What followed was 1) a second story in the Tennessee Star on Wamp's tweets in which he has said, among other things, Trump wasn't a conservative (2018) and that Trump, at one point, was flirting with "tanking a solid economy" (2019), and 2) an email from a reader asking us why we were giving "Weston a pass" and pointing us to a 2021 article by Wamp in the Washington Examiner in which he cautioned that "[p]erpetuating the myth of election fraud could drag the Republican Party into an electoral death spiral."

So let us be clear. Wamp will have to answer for his own words about national Republicans and Jan. 6, if that's what county voters are interested in, but we still feel he doesn't need to answer for his father. This mayor's race would be better if it focused on the future of Hamilton County.

Gardenhire goes left - on the map

The Tennessee state Senate Ad Hoc Committee on Redistricting released its map of Senate districts Thursday, as mandated following the decennial census, and if it stands the scrutiny of the entire General Assembly, state Sen. Todd Gardenhire, R-Chattanooga, will have largely a new constituency and perhaps more miles to drive.

Previously, his district extended along the southern border of Hamilton County (including downtown Chattanooga), over to Bradley County and then north toward Cleveland. The new district still includes the southern portion of Hamilton County but now extends west and north, encompassing all of Marion, Sequatchie and Bledsoe counties.

Fortunately for Gardenhire, he lives in Lookout Valley, so driving up the Sequatchie Valley may put a few more miles on his vehicle, but he won't have to come down and through Chattanooga every time he visits the northern end of his district, as he does when that end is in Bradley County.

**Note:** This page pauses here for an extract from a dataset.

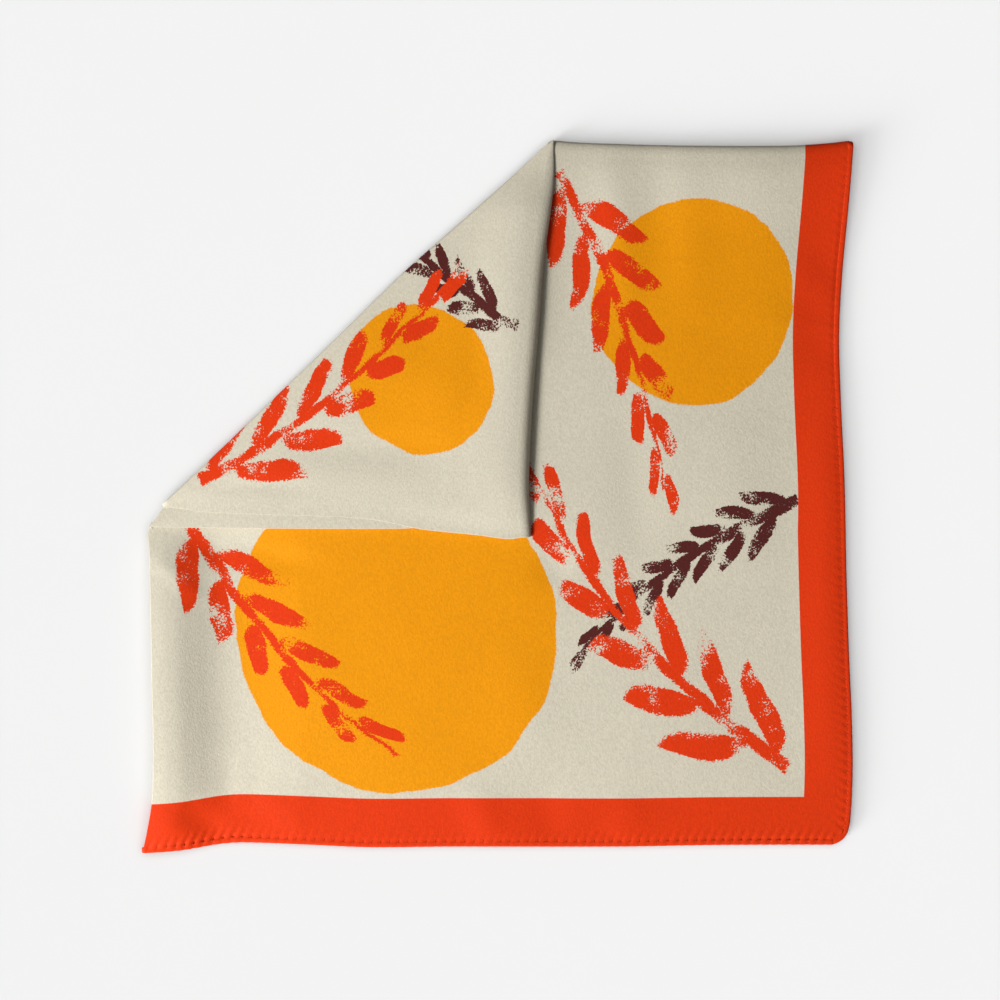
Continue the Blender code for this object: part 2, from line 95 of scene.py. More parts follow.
CORNER_APEX_X = 31.6  # where its slanting fold ends at the top fold
INNER_FOLD_EDGE = (  # (x, y), the fold that shows below the lower edge
    (-226, -20), (-150, -21), (-66, -21.2), (-49, -20.5), (-20, -19),
)
INNER_FOLD_LEFT = (  # (share of the way below the turned corner, x) of its left end
    (0, -224.9), (0.35, -220.8), (0.7, -217.8), (1, -214.6),
)
INNER_FOLD_RIGHT_X = -50.0
INNER_FOLD_END = (  # (x, y) where it ends below the turned corner
    (-217, -6.4), (-211, -4.2), (-200, -3.8), (-150, -5.5), (-115, -7), (-75, -11), (-57, -14),
)
HIDDEN_EDGE = (  # (x, y) where the layers that run on below the turned corner end
    (-226, -18), (-212, -15), (-200, -9), (-180, -6.5), (-150, -6), (-115, -7.5), (-75, -12), (-49, -15.7),
    (-13, -19.3), (22, -19),
)
HIDDEN_TIP = ((-30, -240), (-22, -222), (-14, -215.5), (-3, -209))  # (y, x) of their left tip
TUCK = 6.0  # how far the front layer runs on below the turned corner's right edge
APEX_Y = 150.0  # above it the front layer starts beside the slanting fold instead
APEX_TUCK = 1.5  # and so far inside that fold

# ---------------------------------------------------------------- heights

FRONT_FLAT = 4.3  # top of the front layer where it lies flat
LAYER_TOPS = (0.45, 1.55, 2.65)  # tops of the three hidden layers, from the lowest
FRONT_CLEAR = 0.4  # least height of the front layer above them
FLOOR_GAP = 0.15  # between the surface and a fold's lip that comes down to it
FOLD_GAP = 0.3  # between a fold's lip and the layer it comes down on
LEFT_RISE = (  # (y, rise) of the left fold above the flat middle
    (-230, 2.2), (-205, 5.2), (-170, 6.6), (-110, 6.2), (-70, 5.6), (-40, 4.3), (-20, 2.4), (-5, 1.8),
)
LEFT_FALL = (  # (inset, share of the rise)
    (0, 1), (6, 1), (11, 0.96), (18, 0.82), (28, 0.46), (36, 0.16), (44, -0.06), (52, -0.16), (62, -0.17),
    (96, 0),
)
TOP_RISE = ((30, 2), (66, 2.2), (92, 3), (131, 3.6), (170, 4.2), (230, 4.1))  # (x, rise) of the top fold
TOP_FALL = ((0, 0.8), (7, 0.9), (16, 1), (30, 0.86), (55, 0.45), (90, 0.1), (120, 0))  # (inset, share)
CORNER_FLAT = 9.0  # top of the turned corner where it lies flat
CORNER_SLACK, CORNER_SHIFT = 0.6, 90.0  # how strong its slow waves are, by the front's, and how far aside
INNER_SLACK = 0.5  # how strong those of the inner fold are
CORNER_RIGHT_RISE = (  # (y, rise) of its right edge
    (-25, 0.7), (-10, 1.5), (10, 2.3), (60, 2.8), (150, 3.2), (184, 3.1), (197, 1.9), (210, 0.6), (231, 0),
)
CORNER_RIGHT_FALL = (  # (inset, share)
    (8, 0.84), (12, 0.95), (18, 1), (28, 0.86), (45, 0.45), (70, 0.08), (85, 0),
)
CORNER_LOWER_DROP = (  # (x, drop) of its lower edge
    (-219, 1.1), (-200, 0.8), (-180, 0.6), (-120, 0.65), (-57, 0.8), (-35, 1.2), (0, 1.5), (22, 1.6),
)
CORNER_LOWER_FALL = ((0, 1), (5, 0.96), (14, 0.6), (28, 0.18), (45, 0))  # (inset, share)
CORNER_SLANT_DROP = (  # (x, drop) of its slanting fold
    (-216, 0.2), (-195, 0.9), (-160, 2.2), (0, 2.6), (34, 2.2),
)
CORNER_SLANT_FALL = ((0, 1), (4, 0.8), (10, 0.44), (20, 0.1), (30, 0))  # (inset, share)
CORNER_LOWER_BASE = (  # (x, z), the lip of its lower edge's roll
    (-219, 7.2), (-205, 7.5), (-180, 7.95), (-120, 7.8), (-62, 7.55), (-57, 6.9), (-51, 5.2), (-42, 4.8),
    (22, 4.9),
)
CORNER_FOLD_BASE = (  # (x, z), the lip of its slanting fold's roll
    (-209, 0.3), (-25, 0.3), (5, 1.8), (22, 4.4), (34, 6.2),
)
INNER_FOLD_TOP = ((-226, 8.35), (-180, 8.3), (-120, 8.15), (-57, 7.85), (-50, 7.4))  # (x, z)
INNER_FOLD_FALL = ((-226, 1.8), (-208, 1.3), (-185, 0.6), (-57, 0.5))  # (x, fall) below the turned corner

CREASE_FALL = 0.8  # how much lower a crease is at its ends, as a share of its height
# Soft ridges (+) and troughs (-): both ends, half width and height
FRONT_CREASES = (  # (x, y, x, y, width, height)
    (-205, -32, -120, -44, 8, -1),
    (-222, -40, -190, -66, 6, 0.6),
    (70, 226, 84, 120, 14, 1.3),
    (100, 226, 108, 150, 12, -0.5),
    (126, 215, 124, 110, 16, 0.6),
    (216, 226, 204, 110, 30, -1.3),
    (30, 205, 23, 80, 11, 1.2),
    (-168, -165, -162, -212, 20, -0.5),
    (84, 60, 92, -40, 15, -0.6),
    (150, 60, 160, -60, 22, 0.6),
    (140, -80, 160, -160, 18, -0.4),
    (28, -36, 44, -54, 13, -1),
    (-130, -60, -90, -180, 22, 0.5),
    (10, -80, 20, -170, 20, 0.5),
    (-16, -186, -2, -224, 12, 0.8),
    (28, -190, 36, -224, 12, -0.6),
    (-204, -200, -178, -222, 10, -1),
    (-160, -190, -120, -214, 12, 0.5),
    (90, -196, 78, -222, 12, 0.5),
    (190, 150, 224, 120, 12, 0.6),
    (196, 104, 224, 84, 11, -0.3),
    (212, 70, 216, -190, 14, 1.1),
)
CORNER_CREASES = (  # (x, y, x, y, width, height)
    (-140, 34, -30, 27, 13, -1),
    (-80, 95, -20, 60, 22, 0.7),
    (-20, 165, -6, 50, 13, -0.5),
    (-190, 6, -120, 6, 6, -0.4),
    (-60, -4, -10, -8, 8, 0.3),
)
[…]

Looking at the numbers, we would guess his new district also might be slightly easier for him to win. He won in 2012 with 54.3% of the vote, in 2016 with 55.9% of the vote and in 2020 with 53.2% of the vote, though he has never won his portion of Hamilton County.

'M' is for mum, not 'metro'

Hamilton County Commissioner Warren Mackey may have raised a few eyebrows during the announcements portion of Wednesday's Hamilton County Commission meeting when he dangled the possibility of the merging of the Hamilton County Parks and Recreation Department and the newly renamed Chattanooga Department of Parks and Outdoors.

"Everybody on this dais has said at one time or the other they were interested in saving every single dollar in Hamilton County," he said, mentioning the merging of schools, 911 programs, jails and courts. Would the merging of the two parks departments offer potential savings? he asked.

Mackey went on to suggest a committee be formed to study the possibility.

When it was Commissioner Chip Baker's turn, he looked at his colleague and, with a deadpan expression, asked if "you were moving toward metro government," the suggestion of which has been an anathema to many in the county.

"Commissioner," Mackey said, equally deadpan, "I would never use that word - not in public."

When his turn came, outgoing Hamilton County Mayor Jim Coppinger reminded commissioners how, in the past, some services between the city and county were merged, and the city helped pay for them for a short time, then the financial responsibility fell totally to the county.

He suggested there would be pluses in combining the Hamilton County Water and Wastewater Treatment Authority with the city but took no stand on the parks departments merging.

"It's a lot to be thought about," he said.